Does it support ECC memory?
Intel segments ECC support by Chipset and only the Workstation chipsets get ECC support. I recall reading somewhere that Intel was also ceasing the support of i3s and server chipset support and the Intel Ark page supports this: https://ark.intel.com/products/126688/Intel-Core-i3-8100-Pro...
No, that remains a Xeon feature.
And on low end i3 chips
Yes, an example from 2017:

https://ark.intel.com/products/97455/Intel-Core-i3-7100-Proc...

The latest i5 or i7 with ECC were introduced in 2014.

Now, does anybody know why i3 but not i5 or i7?

Probably because there are no i3 equivalents in the Xeon line (no dual core Xeons) and Intel wants a low-end ECC supporting CPU.

Keep in mind that for at least the last couple generations, even though Celerons, Pentiums, and i3s support ECC you must use a server chipset like the C23x or C22x to actually get ECC on those CPUs.

No FPGA onboard either.
That's my kind of lake.

I mostly just find it interesting that TSMC seems to have leapfrogged Intel in fabrication processes quite solidly.

Not at all - the single "nanometers" figure has been very heavily fudged since 22nm, and different vendors fudge it differently.

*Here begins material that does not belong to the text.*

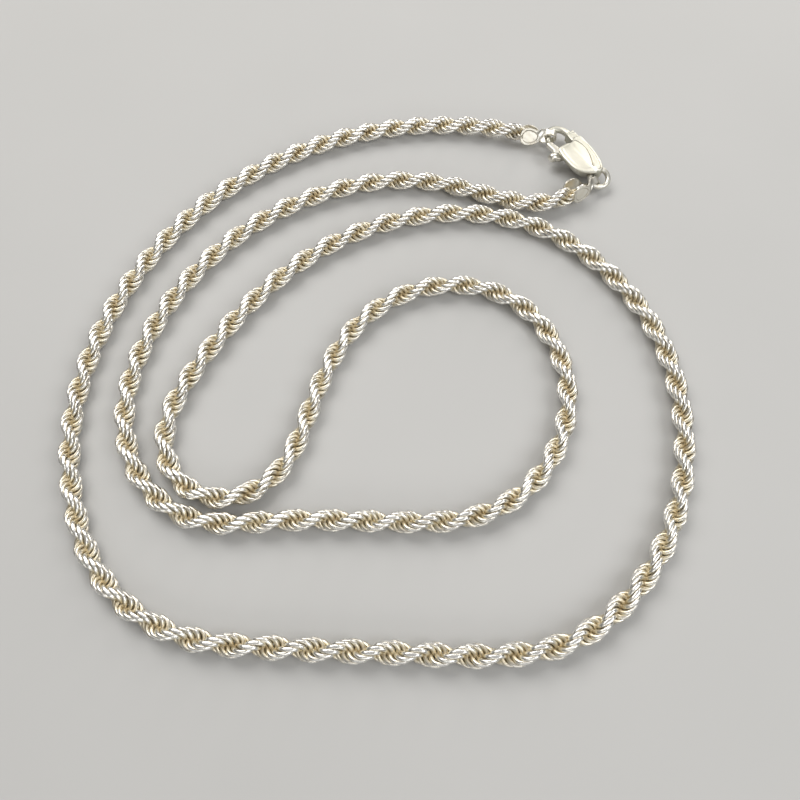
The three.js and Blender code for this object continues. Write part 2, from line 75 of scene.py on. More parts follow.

They're all struggling mightily at these scales (which is understandable). The number is bluster for the market (which I have less sympathy for).
Do they support AVX-512?
I don't think so. I think we are stuck with the SkyX and XeonW (whenever that becomes available) for AVX512.
The newest Xeons have a higher performance when you use AVX2 instead of AVX512 because of the low clock when using avx512 instructions (source in German: https://www.heise.de/ct/ausgabe/2017-20-Von-Suenden-Fehlern-... )
The first gen is usually slower and a prototype so software can get written. AVX2's scatter gather instructions were similarly slower initially.
yes
At least such a support is not listed on

> https://ark.intel.com/compare/97129,126684

(only AVX 2.0 is).

I think they confused Coffeelake with the new Skylakes
40 PCIe lanes is good news for those of us in need of reasonably priced quad GPU workstations. I’m really looking forward to this.
Pretty sure still only 16 lanes from the CPU.
Looks like you’re right. Epic fail if so. Good for gaming, useless for workstations. Thank god there’s AMD to pick up the slack.
Could one say that Intel's an Epic fail and AMD is an Epyc win? Is that too shoe horned?